** What this task involves **
Repeat each line exactly as it is written.

** Dataset section **
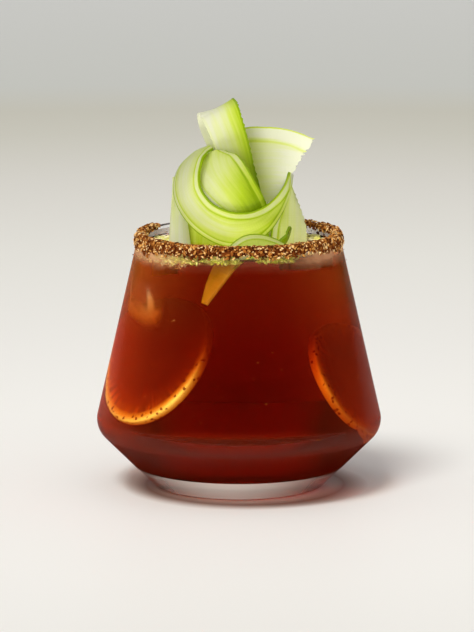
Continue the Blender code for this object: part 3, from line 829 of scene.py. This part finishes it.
# Spice crust
# The rim was dipped in juice and rolled in coarse spice. A thin brown paste sits on the glass like a
# saddle, and flakes of dried chilli, pepper and pale salt and seed stick to it.
CRUST_FROM, CRUST_TO = 148.0, 458.0  # degrees round from +X
CRUST_THICKNESS = 0.6
PASTE_THICKNESS = 0.25
LUMP_HEIGHT = 0.22
BARE_TIP = 0.004  # the share of its length without flakes at each end
BARE_FROM = 0.73  # the share of its length where it turns patchy
OUTSIDE_DROPS = (1.0, 4.2, 4.0, 3.3, 3.0, 3.3, 4.0, 2.4, 0.9, 0.7)
INSIDE_DROPS = (1.0, 2.4, 1.8, 1.3, 1.2, 1.4, 2.2, 3.2, 3.0, 1.2)


def crust_section(share, spread=1.0):
    """The crust's skin at a share of its length: radii and heights from its outer lower edge inwards."""
    end_taper = min(1.0, 12 * share + 0.1, 12 * (1 - share) + 0.1)
    uneven = 1 + 0.13 * math.sin(44 * share) + 0.1 * math.sin(101 * share + 1)
    drop, inside_drop = (
        between(drops, share) * uneven * end_taper * spread for drops in (OUTSIDE_DROPS, INSIDE_DROPS))
    thick = CRUST_THICKNESS * (0.85 + 0.15 * math.sin(62 * share)) * 0.7
    outer, inner = RIM_RADIUS + 0.02, RIM_RADIUS - RIM_WALL - 0.02
    corners = (
        (outer + WALL_LEAN * drop, -drop),
        (outer + WALL_LEAN * drop / 2 + thick, -drop / 2),
        (outer + thick * 0.6, thick * 0.3),
        (outer - RIM_WALL / 2, thick * 0.8),
        (inner - thick * 0.5, thick * 0.3),
        (inner - thick, -inside_drop / 2),
        (inner + WALL_LEAN * inside_drop, -inside_drop),
    )
    return [Vector((radius, GLASS_HEIGHT + rise)) for radius, rise in corners]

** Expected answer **
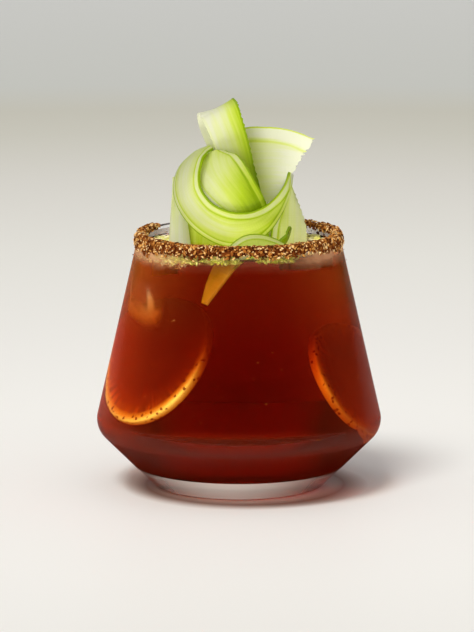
Continue the Blender code for this object: part 3, from line 829 of scene.py. This part finishes it.
# Spice crust
# The rim was dipped in juice and rolled in coarse spice. A thin brown paste sits on the glass like a
# saddle, and flakes of dried chilli, pepper and pale salt and seed stick to it.
CRUST_FROM, CRUST_TO = 148.0, 458.0  # degrees round from +X
CRUST_THICKNESS = 0.6
PASTE_THICKNESS = 0.25
LUMP_HEIGHT = 0.22
BARE_TIP = 0.004  # the share of its length without flakes at each end
BARE_FROM = 0.73  # the share of its length where it turns patchy
OUTSIDE_DROPS = (1.0, 4.2, 4.0, 3.3, 3.0, 3.3, 4.0, 2.4, 0.9, 0.7)
INSIDE_DROPS = (1.0, 2.4, 1.8, 1.3, 1.2, 1.4, 2.2, 3.2, 3.0, 1.2)


def crust_section(share, spread=1.0):
    """The crust's skin at a share of its length: radii and heights from its outer lower edge inwards."""
    end_taper = min(1.0, 12 * share + 0.1, 12 * (1 - share) + 0.1)
    uneven = 1 + 0.13 * math.sin(44 * share) + 0.1 * math.sin(101 * share + 1)
    drop, inside_drop = (
        between(drops, share) * uneven * end_taper * spread for drops in (OUTSIDE_DROPS, INSIDE_DROPS))
    thick = CRUST_THICKNESS * (0.85 + 0.15 * math.sin(62 * share)) * 0.7
    outer, inner = RIM_RADIUS + 0.02, RIM_RADIUS - RIM_WALL - 0.02
    corners = (
        (outer + WALL_LEAN * drop, -drop),
        (outer + WALL_LEAN * drop / 2 + thick, -drop / 2),
        (outer + thick * 0.6, thick * 0.3),
        (outer - RIM_WALL / 2, thick * 0.8),
        (inner - thick * 0.5, thick * 0.3),
        (inner - thick, -inside_drop / 2),
        (inner + WALL_LEAN * inside_drop, -inside_drop),
    )
    return [Vector((radius, GLASS_HEIGHT + rise)) for radius, rise in corners]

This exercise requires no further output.